Laptops and smartphones are very different…. in as many ways as possible. A compnay that could build good laptops doesn’t mean they are good in making cell phones. Besides, the only thing I like about the iBook is the battery life. The keyboard layout in the 14″ version sucks, the built in speakers sucks….
micheal: This is a great thing. Runs fast, full-featured and finally a more graphical interface for newer high-res palm screens.
BeOS runs fast on PCs because Windows and Mac OS was slow. I doubt BeOS could run that fast on Palm devices. Plus, a new UI wouldn’t be like BeOS’s because it isn’t suitable for an handheld device.
i’ve played with the 9000 and its nice but doesn’t that run symbian (FKA psion)? Didn’t nokia, ericsson and co buy out a that computer maker’s OS exactly to get some computing experience on the OS level. The T68 is also nice.

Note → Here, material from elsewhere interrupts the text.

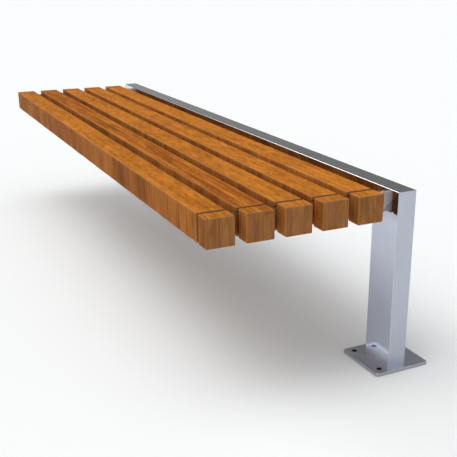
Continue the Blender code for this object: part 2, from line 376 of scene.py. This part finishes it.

Nonetheless, time will tell. Look at the innovation that has happened in the market up to now. Already some of the most innovative devices, in my opinion, are comming from the ranks of the data/computing world such as handspring and danger.
The lock that kept companies out of the handset market was largely RF and money. Pansonic, samsung, LG got over that by letting Qualcomm basically design and lay out their phones for them. Even nokia and ericsson are using easy to implement chip sets from people like conexant for their low end phones. Silicon valley has lots of money.
The new ingredient is handheld computing and that plays to the strength of silicon valley and the computing world more then to the strengths of nokia/ericsson/motorola. Not that the latter will die but you will see some exciting stuff coming out of silicon valley. You already have.